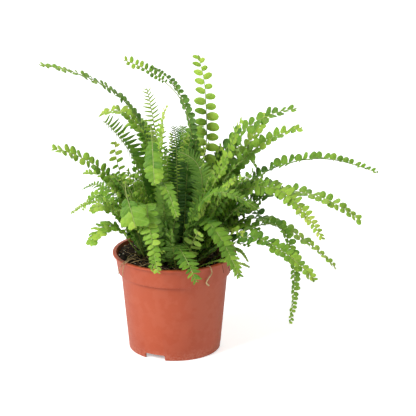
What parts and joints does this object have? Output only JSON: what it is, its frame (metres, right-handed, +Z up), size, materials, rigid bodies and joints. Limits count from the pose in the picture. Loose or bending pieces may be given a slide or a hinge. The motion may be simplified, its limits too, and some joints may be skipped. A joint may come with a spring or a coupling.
{
  "type": "potted fern",
  "caption": "Button fern in a plastic nursery pot: arching fronds with paired leaflets stand in dark potting soil inside a tapered, banded pot with a notched foot",
  "frame": {"origin": "on the ground, under the middle of the whole plant's box; the pot's axis stands 33.6 mm to -X and 26.1 mm to -Y of it", "axes": "+Z up; -Y is the side that the picture shows most of, and the long arching fronds reach along +X and -X"},
  "size_m": [0.3232, 0.2212, 0.2851],
  "materials": {
    "pot_plastic": "satin moulded plastic, terracotta coloured",
    "potting_soil": "matt, crumbly, fibrous",
    "frond": "soft satin leaf, paler towards the tips"
  },
  "bodies": {
    "root": {"pot": "pot_plastic", "soil": "potting_soil", "frond_top_left_long": "frond", "frond_top_dark": "frond", "frond_top_pale": "frond", "frond_tall": "frond", "frond_upright_comb": "frond", "frond_curl": "frond", "frond_left_high_pale": "frond", "frond_left_comb": "frond", "frond_left_long": "frond", "frond_left_upright": "frond", "frond_left_pale": "frond", "frond_left_far": "frond", "frond_left_thin": "frond", "frond_left_short": "frond", "frond_left_drooping": "frond", "frond_front_high_broad": "frond", "frond_front_left_broad": "frond", "frond_front_left_over": "frond", "frond_front_comb": "frond", "frond_front_over": "frond", "frond_front_right_over": "frond", "frond_right_low_thin": "frond", "frond_right_low_short": "frond", "frond_right_long": "frond", "frond_right_round": "frond", "frond_right_broad": "frond", "frond_right_low_long": "frond", "frond_right_hanging": "frond", "frond_right_front_low": "frond", "frond_right_high": "frond", "frond_right_high_low": "frond", "frond_right_upright_pale": "frond", "frond_right_back_pale": "frond", "frond_back_comb": "frond", "frond_middle_comb": "frond", "frond_front_level": "frond", "frond_right_inner_dark": "frond", "frond_back_left_high": "frond", "frond_back_high": "frond", "frond_back_right_high": "frond", "frond_back_middle": "frond", "frond_back_right": "frond", "frond_back_left": "frond", "frond_back_right_low": "frond", "frond_back_left_low": "frond", "frond_back_far_left": "frond", "frond_inner_back": "frond", "frond_core_left": "frond", "frond_core_middle": "frond", "frond_core_right": "frond"}
  },
  "joints": []
}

-*-

* TASK PROMPT
Produce an exact copy of the whole listing.

* EXERCISE RESULT
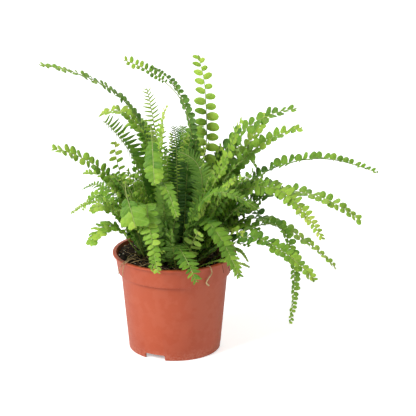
What parts and joints does this object have? Output only JSON: what it is, its frame (metres, right-handed, +Z up), size, materials, rigid bodies and joints. Limits count from the pose in the picture. Loose or bending pieces may be given a slide or a hinge. The motion may be simplified, its limits too, and some joints may be skipped. A joint may come with a spring or a coupling.
{
  "type": "potted fern",
  "caption": "Button fern in a plastic nursery pot: arching fronds with paired leaflets stand in dark potting soil inside a tapered, banded pot with a notched foot",
  "frame": {"origin": "on the ground, under the middle of the whole plant's box; the pot's axis stands 33.6 mm to -X and 26.1 mm to -Y of it", "axes": "+Z up; -Y is the side that the picture shows most of, and the long arching fronds reach along +X and -X"},
  "size_m": [0.3232, 0.2212, 0.2851],
  "materials": {
    "pot_plastic": "satin moulded plastic, terracotta coloured",
    "potting_soil": "matt, crumbly, fibrous",
    "frond": "soft satin leaf, paler towards the tips"
  },
  "bodies": {
    "root": {"pot": "pot_plastic", "soil": "potting_soil", "frond_top_left_long": "frond", "frond_top_dark": "frond", "frond_top_pale": "frond", "frond_tall": "frond", "frond_upright_comb": "frond", "frond_curl": "frond", "frond_left_high_pale": "frond", "frond_left_comb": "frond", "frond_left_long": "frond", "frond_left_upright": "frond", "frond_left_pale": "frond", "frond_left_far": "frond", "frond_left_thin": "frond", "frond_left_short": "frond", "frond_left_drooping": "frond", "frond_front_high_broad": "frond", "frond_front_left_broad": "frond", "frond_front_left_over": "frond", "frond_front_comb": "frond", "frond_front_over": "frond", "frond_front_right_over": "frond", "frond_right_low_thin": "frond", "frond_right_low_short": "frond", "frond_right_long": "frond", "frond_right_round": "frond", "frond_right_broad": "frond", "frond_right_low_long": "frond", "frond_right_hanging": "frond", "frond_right_front_low": "frond", "frond_right_high": "frond", "frond_right_high_low": "frond", "frond_right_upright_pale": "frond", "frond_right_back_pale": "frond", "frond_back_comb": "frond", "frond_middle_comb": "frond", "frond_front_level": "frond", "frond_right_inner_dark": "frond", "frond_back_left_high": "frond", "frond_back_high": "frond", "frond_back_right_high": "frond", "frond_back_middle": "frond", "frond_back_right": "frond", "frond_back_left": "frond", "frond_back_right_low": "frond", "frond_back_left_low": "frond", "frond_back_far_left": "frond", "frond_inner_back": "frond", "frond_core_left": "frond", "frond_core_middle": "frond", "frond_core_right": "frond"}
  },
  "joints": []
}